Object modeling scripts
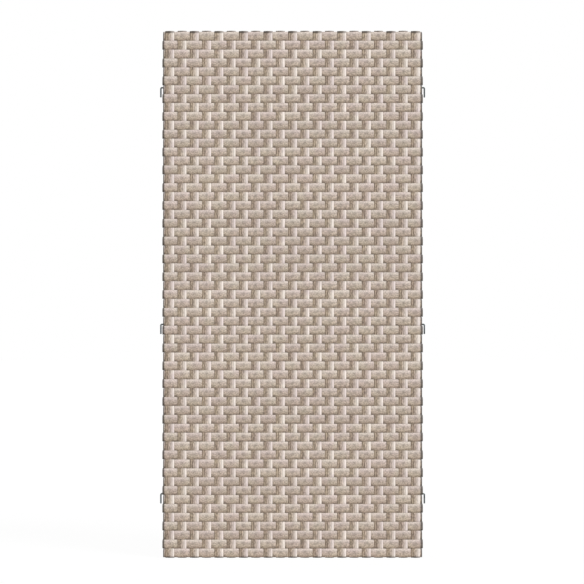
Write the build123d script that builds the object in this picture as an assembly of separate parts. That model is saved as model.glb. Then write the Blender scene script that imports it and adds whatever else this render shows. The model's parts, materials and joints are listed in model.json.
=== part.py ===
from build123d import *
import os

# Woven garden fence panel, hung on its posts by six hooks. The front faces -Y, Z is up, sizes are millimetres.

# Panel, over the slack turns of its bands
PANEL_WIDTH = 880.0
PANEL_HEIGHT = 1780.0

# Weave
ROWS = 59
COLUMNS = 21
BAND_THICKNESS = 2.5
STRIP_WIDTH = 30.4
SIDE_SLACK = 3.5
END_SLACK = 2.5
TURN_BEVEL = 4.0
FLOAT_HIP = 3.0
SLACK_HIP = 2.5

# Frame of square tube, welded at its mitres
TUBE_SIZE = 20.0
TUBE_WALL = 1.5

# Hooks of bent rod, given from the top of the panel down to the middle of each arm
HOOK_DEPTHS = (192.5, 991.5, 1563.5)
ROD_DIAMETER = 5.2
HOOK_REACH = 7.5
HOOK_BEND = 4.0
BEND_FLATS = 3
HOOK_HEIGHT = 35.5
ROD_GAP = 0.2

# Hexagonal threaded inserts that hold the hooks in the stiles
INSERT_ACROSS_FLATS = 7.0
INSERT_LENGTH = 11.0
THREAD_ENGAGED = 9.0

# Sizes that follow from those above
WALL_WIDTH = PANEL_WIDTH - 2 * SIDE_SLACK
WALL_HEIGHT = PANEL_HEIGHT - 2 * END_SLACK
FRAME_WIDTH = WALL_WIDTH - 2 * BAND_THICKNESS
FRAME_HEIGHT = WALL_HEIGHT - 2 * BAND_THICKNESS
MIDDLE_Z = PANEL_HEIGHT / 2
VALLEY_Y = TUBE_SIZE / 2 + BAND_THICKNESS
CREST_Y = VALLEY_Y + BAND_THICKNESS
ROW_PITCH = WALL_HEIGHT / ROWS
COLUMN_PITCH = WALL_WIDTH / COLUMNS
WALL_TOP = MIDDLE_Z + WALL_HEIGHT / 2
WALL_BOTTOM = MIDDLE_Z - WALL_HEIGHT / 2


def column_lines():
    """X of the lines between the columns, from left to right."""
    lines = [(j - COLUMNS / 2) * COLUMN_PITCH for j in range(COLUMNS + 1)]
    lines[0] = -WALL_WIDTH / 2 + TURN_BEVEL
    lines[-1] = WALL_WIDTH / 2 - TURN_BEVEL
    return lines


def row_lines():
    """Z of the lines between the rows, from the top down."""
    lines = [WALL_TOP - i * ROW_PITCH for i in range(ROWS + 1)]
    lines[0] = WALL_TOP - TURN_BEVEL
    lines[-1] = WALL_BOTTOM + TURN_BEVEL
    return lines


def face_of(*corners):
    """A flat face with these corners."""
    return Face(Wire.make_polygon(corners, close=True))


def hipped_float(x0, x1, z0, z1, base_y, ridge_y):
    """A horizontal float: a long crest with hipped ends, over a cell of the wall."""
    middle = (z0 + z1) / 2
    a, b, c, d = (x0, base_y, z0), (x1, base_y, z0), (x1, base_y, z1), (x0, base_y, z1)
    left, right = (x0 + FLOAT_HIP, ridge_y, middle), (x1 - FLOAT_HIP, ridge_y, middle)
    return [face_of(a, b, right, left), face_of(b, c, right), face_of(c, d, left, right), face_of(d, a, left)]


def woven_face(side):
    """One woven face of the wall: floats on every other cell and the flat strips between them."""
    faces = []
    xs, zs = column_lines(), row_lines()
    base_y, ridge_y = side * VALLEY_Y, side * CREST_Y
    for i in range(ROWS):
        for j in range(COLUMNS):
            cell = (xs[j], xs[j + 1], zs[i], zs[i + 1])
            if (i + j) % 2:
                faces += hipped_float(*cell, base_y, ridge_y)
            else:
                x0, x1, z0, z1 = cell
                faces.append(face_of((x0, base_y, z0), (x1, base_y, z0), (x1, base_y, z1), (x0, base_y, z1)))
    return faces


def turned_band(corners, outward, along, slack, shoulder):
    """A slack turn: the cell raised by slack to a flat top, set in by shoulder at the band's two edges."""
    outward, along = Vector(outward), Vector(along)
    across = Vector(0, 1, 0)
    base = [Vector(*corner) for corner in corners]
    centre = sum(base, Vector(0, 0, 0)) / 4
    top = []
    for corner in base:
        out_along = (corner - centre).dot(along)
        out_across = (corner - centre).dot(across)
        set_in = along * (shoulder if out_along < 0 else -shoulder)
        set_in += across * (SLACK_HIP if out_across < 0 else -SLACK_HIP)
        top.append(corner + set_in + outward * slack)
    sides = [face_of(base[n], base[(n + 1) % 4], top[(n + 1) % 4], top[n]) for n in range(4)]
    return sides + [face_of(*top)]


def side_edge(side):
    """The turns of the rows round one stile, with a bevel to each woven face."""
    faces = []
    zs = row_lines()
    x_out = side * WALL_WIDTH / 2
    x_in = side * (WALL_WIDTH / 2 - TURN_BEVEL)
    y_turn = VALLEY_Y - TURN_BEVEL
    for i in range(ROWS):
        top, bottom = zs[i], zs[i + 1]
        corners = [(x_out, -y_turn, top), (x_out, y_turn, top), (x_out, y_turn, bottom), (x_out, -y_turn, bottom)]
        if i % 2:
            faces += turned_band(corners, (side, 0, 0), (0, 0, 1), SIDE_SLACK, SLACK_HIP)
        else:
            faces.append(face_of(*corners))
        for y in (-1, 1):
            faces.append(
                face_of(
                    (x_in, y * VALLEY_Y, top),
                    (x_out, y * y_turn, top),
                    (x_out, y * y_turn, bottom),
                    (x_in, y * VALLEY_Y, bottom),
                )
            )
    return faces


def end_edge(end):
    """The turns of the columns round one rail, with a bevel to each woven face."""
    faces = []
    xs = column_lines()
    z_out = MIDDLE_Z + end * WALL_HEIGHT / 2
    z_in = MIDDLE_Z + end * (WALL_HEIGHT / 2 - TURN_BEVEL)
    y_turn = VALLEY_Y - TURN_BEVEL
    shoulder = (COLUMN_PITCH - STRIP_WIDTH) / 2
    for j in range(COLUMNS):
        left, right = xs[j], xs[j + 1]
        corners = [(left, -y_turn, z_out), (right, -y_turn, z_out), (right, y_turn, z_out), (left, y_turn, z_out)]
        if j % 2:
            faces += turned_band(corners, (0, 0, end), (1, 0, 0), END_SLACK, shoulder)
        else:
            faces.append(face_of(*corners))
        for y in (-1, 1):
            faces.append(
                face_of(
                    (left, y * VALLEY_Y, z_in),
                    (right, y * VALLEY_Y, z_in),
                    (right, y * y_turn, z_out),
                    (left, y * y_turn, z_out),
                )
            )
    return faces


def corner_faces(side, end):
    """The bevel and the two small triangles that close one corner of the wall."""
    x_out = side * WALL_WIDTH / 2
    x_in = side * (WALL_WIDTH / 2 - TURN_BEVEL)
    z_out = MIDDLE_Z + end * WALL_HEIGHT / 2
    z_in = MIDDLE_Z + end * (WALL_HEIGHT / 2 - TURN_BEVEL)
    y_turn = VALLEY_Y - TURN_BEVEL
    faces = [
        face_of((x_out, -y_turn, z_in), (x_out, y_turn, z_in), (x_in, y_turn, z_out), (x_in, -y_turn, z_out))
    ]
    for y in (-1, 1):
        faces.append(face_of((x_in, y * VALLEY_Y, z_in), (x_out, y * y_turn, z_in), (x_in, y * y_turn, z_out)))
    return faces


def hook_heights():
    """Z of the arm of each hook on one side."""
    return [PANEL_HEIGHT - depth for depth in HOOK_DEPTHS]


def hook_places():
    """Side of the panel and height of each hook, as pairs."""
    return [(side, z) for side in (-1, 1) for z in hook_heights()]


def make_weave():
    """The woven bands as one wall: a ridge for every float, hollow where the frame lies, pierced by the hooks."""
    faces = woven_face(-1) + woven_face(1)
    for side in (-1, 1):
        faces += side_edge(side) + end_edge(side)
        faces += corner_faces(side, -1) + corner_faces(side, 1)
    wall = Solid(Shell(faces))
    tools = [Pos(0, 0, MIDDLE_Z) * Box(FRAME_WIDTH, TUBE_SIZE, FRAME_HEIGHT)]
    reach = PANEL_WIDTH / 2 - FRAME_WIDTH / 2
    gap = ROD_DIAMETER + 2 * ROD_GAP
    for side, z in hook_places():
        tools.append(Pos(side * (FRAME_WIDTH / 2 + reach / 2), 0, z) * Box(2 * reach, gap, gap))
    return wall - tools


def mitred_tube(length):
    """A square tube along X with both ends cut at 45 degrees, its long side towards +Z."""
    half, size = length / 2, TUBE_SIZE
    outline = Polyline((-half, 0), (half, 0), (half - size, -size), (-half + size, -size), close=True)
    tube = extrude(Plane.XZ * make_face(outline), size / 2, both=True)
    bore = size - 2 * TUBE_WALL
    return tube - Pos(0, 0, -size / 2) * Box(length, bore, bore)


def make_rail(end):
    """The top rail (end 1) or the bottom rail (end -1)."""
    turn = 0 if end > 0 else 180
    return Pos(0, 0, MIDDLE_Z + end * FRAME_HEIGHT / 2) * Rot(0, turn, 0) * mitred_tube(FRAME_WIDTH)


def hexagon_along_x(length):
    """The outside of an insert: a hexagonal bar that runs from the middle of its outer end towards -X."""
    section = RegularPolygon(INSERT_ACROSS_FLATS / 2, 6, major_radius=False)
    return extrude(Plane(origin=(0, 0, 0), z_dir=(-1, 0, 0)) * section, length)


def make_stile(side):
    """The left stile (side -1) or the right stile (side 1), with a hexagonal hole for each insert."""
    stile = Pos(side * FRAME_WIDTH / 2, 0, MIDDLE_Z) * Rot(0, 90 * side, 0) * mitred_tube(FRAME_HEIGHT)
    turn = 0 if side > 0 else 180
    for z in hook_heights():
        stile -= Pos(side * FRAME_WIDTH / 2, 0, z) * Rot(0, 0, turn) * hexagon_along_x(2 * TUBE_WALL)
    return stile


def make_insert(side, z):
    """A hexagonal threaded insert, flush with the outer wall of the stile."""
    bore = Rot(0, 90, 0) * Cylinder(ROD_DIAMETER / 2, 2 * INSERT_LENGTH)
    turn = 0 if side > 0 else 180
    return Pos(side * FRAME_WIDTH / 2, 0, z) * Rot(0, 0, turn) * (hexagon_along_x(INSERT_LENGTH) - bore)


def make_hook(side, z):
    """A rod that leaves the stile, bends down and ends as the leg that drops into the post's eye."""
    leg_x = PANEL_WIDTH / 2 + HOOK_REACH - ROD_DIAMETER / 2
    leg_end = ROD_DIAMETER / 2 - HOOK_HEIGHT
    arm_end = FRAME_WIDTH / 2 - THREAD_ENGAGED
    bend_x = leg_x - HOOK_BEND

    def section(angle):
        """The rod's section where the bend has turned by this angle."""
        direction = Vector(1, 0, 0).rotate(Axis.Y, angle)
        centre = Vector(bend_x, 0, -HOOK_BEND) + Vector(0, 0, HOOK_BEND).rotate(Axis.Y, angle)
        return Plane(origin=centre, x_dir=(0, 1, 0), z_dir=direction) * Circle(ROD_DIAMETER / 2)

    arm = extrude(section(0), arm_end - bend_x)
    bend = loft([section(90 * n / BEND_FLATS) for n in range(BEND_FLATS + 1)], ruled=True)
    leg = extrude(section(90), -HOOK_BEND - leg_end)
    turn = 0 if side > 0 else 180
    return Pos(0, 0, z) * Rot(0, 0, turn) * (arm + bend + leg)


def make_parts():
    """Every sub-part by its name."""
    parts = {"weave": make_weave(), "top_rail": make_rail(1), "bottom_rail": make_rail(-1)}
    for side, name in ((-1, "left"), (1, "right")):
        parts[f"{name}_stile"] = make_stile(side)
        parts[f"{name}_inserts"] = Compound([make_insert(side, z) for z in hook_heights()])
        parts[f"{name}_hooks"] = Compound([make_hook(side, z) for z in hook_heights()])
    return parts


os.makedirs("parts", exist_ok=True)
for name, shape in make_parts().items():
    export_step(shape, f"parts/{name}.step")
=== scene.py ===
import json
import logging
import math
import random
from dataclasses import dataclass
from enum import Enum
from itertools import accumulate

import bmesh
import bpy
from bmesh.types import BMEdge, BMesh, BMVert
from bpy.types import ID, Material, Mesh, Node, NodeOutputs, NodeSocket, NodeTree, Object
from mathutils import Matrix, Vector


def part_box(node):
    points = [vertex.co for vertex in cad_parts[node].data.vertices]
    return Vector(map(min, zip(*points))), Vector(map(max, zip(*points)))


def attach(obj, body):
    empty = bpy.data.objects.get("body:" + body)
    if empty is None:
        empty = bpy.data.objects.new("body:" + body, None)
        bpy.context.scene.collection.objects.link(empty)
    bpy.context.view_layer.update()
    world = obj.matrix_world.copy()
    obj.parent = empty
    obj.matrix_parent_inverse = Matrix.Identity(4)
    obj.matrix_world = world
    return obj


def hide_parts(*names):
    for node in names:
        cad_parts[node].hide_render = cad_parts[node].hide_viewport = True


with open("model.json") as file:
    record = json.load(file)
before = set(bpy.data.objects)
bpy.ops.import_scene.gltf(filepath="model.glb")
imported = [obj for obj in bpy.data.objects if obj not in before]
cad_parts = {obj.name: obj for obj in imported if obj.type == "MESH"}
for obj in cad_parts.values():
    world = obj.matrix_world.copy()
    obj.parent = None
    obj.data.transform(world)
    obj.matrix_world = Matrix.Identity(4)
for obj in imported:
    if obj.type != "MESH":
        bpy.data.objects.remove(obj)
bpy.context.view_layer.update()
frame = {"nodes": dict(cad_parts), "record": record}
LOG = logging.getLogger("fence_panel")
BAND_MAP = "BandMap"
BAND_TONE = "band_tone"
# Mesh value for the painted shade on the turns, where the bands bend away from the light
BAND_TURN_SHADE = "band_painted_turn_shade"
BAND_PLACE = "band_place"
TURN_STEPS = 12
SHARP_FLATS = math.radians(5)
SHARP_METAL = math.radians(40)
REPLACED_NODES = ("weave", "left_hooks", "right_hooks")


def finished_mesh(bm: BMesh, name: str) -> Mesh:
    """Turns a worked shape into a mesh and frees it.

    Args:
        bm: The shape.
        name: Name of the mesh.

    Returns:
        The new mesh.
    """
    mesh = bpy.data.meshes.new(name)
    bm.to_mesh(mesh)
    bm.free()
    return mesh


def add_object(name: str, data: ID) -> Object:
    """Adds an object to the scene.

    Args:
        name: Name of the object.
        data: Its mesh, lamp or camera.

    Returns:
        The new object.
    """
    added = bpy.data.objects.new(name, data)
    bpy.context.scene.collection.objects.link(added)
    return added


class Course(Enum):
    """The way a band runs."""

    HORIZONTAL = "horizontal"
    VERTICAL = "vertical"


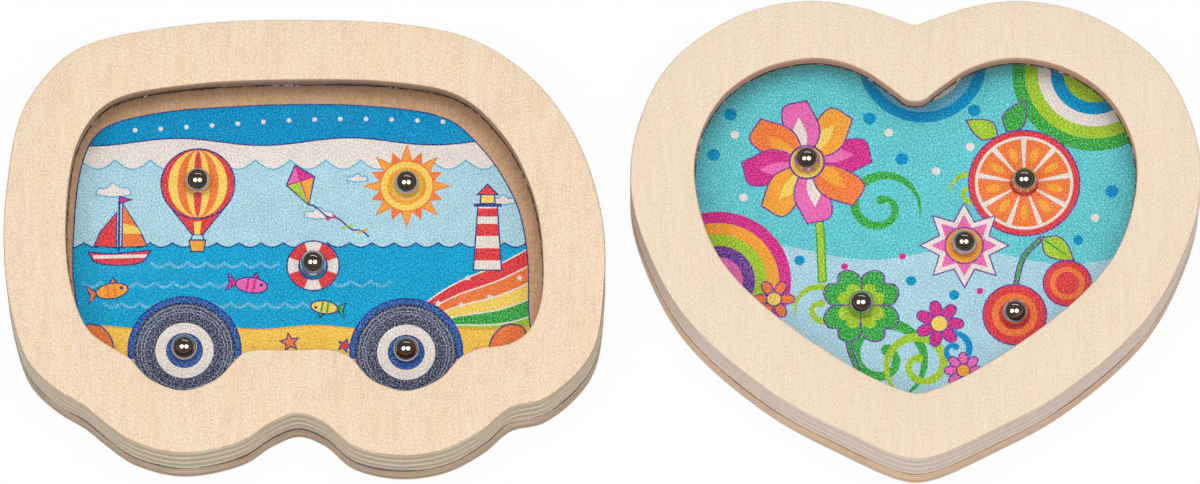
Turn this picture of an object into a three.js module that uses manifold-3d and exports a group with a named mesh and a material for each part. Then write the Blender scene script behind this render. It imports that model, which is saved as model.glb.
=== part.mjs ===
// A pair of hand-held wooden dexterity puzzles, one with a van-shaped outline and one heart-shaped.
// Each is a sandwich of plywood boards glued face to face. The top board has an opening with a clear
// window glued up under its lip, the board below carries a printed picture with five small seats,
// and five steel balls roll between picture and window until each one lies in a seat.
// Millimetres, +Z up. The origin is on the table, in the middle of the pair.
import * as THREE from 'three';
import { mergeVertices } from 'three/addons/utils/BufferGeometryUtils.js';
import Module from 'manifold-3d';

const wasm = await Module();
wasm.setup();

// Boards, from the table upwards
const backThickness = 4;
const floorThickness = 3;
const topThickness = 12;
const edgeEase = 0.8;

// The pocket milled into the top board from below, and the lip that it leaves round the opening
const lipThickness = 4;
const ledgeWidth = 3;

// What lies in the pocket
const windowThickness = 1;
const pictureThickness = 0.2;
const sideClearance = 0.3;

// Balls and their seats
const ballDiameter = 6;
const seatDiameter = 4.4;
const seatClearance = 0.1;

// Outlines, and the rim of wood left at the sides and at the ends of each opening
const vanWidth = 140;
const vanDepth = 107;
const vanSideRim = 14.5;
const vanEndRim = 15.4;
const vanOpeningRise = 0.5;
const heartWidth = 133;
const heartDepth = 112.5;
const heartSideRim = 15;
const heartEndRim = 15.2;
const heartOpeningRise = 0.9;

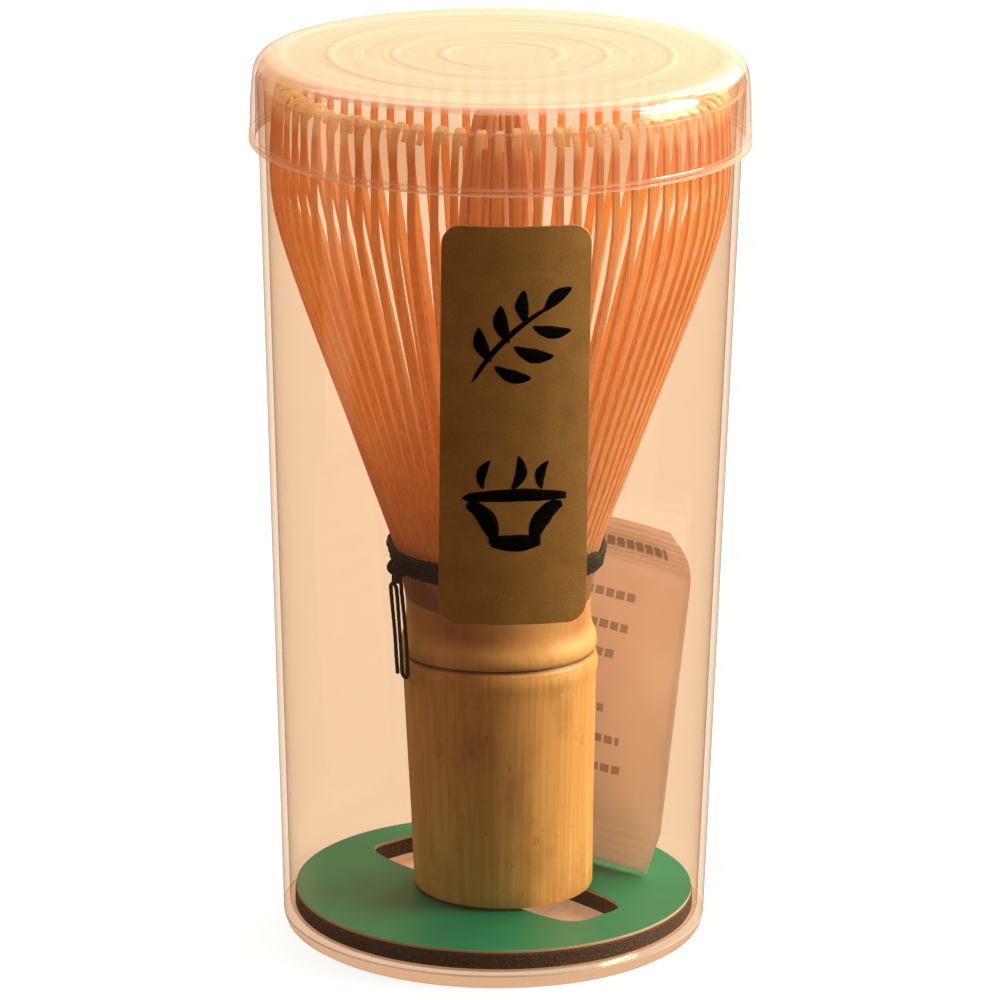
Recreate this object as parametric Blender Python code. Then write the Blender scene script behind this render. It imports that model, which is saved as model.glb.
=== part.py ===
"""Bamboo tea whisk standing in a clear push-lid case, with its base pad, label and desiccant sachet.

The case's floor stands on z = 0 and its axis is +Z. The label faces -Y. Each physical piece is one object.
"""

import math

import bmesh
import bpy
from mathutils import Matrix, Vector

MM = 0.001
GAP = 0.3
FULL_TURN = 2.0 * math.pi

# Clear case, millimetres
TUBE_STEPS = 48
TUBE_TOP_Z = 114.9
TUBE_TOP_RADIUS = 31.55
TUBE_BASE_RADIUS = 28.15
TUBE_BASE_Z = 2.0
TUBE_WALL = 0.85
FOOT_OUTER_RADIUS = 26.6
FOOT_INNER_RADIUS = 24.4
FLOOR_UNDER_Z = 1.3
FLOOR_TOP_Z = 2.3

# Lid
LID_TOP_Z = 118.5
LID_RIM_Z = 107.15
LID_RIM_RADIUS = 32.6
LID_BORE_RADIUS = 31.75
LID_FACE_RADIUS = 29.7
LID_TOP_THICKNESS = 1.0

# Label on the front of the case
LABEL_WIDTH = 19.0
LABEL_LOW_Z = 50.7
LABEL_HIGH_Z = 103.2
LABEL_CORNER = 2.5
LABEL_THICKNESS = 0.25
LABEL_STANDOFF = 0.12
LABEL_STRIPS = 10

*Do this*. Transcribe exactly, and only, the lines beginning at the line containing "Turn this picture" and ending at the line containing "wasm.setup();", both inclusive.

*Exercise solution*.
Turn this picture of an object into a three.js module that uses manifold-3d and exports a group with a named mesh and a material for each part. Then write the Blender scene script behind this render. It imports that model, which is saved as model.glb.
=== part.mjs ===
// A pair of hand-held wooden dexterity puzzles, one with a van-shaped outline and one heart-shaped.
// Each is a sandwich of plywood boards glued face to face. The top board has an opening with a clear
// window glued up under its lip, the board below carries a printed picture with five small seats,
// and five steel balls roll between picture and window until each one lies in a seat.
// Millimetres, +Z up. The origin is on the table, in the middle of the pair.
import * as THREE from 'three';
import { mergeVertices } from 'three/addons/utils/BufferGeometryUtils.js';
import Module from 'manifold-3d';

const wasm = await Module();
wasm.setup();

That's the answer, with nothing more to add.